** Start **

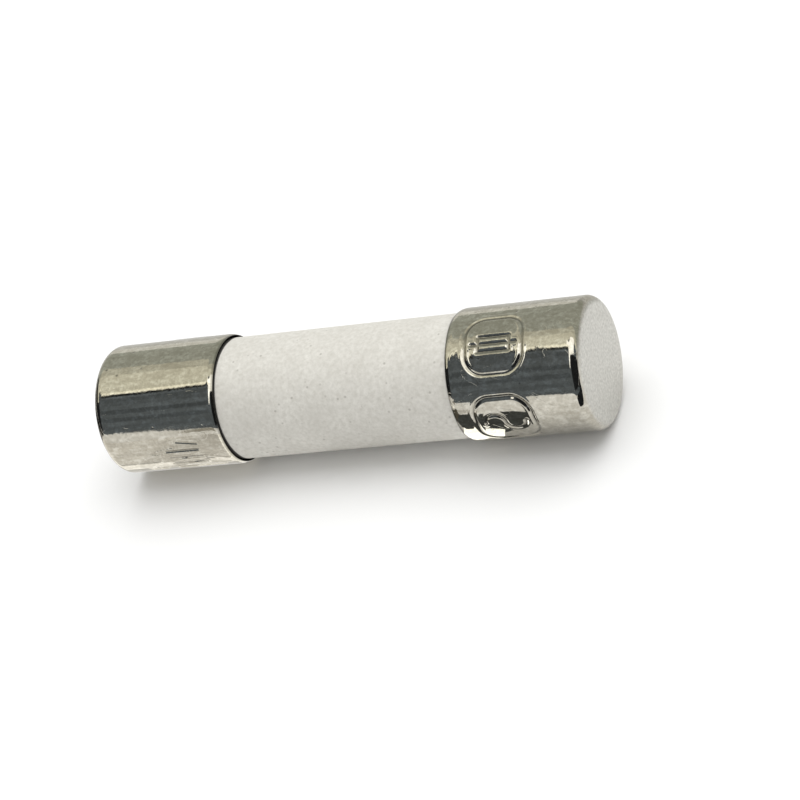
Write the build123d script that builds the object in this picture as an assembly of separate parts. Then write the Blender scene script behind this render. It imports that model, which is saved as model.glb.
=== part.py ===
"""Ceramic cartridge fuse, 5 x 20 mm size: a tube with a nickel-plated cap on each end.

Frame: millimetres, origin at the middle of the fuse on its axis, +X along the axis towards
the right-hand cap, +Z up. Angles round the axis are in degrees, start at the front, -Y, and
grow towards +Z, so they run the other way from a turn about +X.
"""
from build123d import *
import math
import os

# Driving dimensions
FUSE_LENGTH = 20.5
CAP_DIAMETER = 5.15
CAP_LENGTH = 5.35
TUBE_DIAMETER = 4.82
BORE_DIAMETER = 3.0

# End caps: cups drawn from thin brass strip
CAP_FIT = 0.01  # radial gap between the cap's wall and the tube
CAP_WALL = (CAP_DIAMETER - TUBE_DIAMETER) / 2 - CAP_FIT
CAP_FLOOR = 0.15
CAP_CORNER_RADIUS = 0.38  # outside corner between the wall and the end face
CAP_INNER_CORNER_RADIUS = 0.2
MOUTH_DROP = 0.06  # how far the cap's open edge is rolled in towards the tube
MOUTH_LENGTH = 0.45  # length of wall that the roll takes
MOUTH_GAP = 0.05  # chamfer inside the open edge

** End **

▸ WHAT IS EXPECTED:
Write out every line of the material again, exactly as it reads.

▸ ANSWER TO THIS PROBLEM:
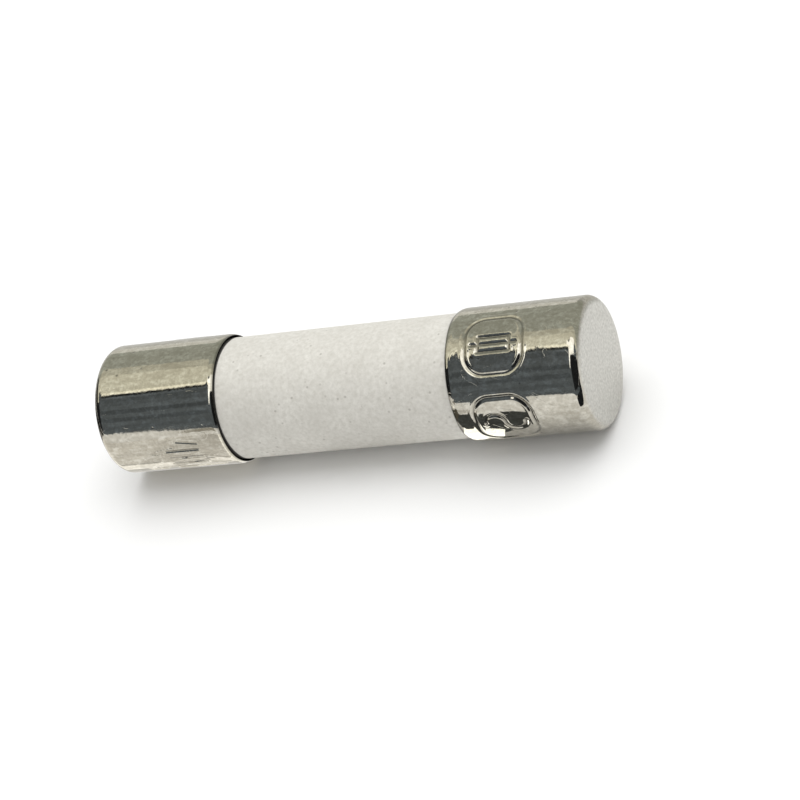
Write the build123d script that builds the object in this picture as an assembly of separate parts. Then write the Blender scene script behind this render. It imports that model, which is saved as model.glb.
=== part.py ===
"""Ceramic cartridge fuse, 5 x 20 mm size: a tube with a nickel-plated cap on each end.

Frame: millimetres, origin at the middle of the fuse on its axis, +X along the axis towards
the right-hand cap, +Z up. Angles round the axis are in degrees, start at the front, -Y, and
grow towards +Z, so they run the other way from a turn about +X.
"""
from build123d import *
import math
import os

# Driving dimensions
FUSE_LENGTH = 20.5
CAP_DIAMETER = 5.15
CAP_LENGTH = 5.35
TUBE_DIAMETER = 4.82
BORE_DIAMETER = 3.0

# End caps: cups drawn from thin brass strip
CAP_FIT = 0.01  # radial gap between the cap's wall and the tube
CAP_WALL = (CAP_DIAMETER - TUBE_DIAMETER) / 2 - CAP_FIT
CAP_FLOOR = 0.15
CAP_CORNER_RADIUS = 0.38  # outside corner between the wall and the end face
CAP_INNER_CORNER_RADIUS = 0.2
MOUTH_DROP = 0.06  # how far the cap's open edge is rolled in towards the tube
MOUTH_LENGTH = 0.45  # length of wall that the roll takes
MOUTH_GAP = 0.05  # chamfer inside the open edge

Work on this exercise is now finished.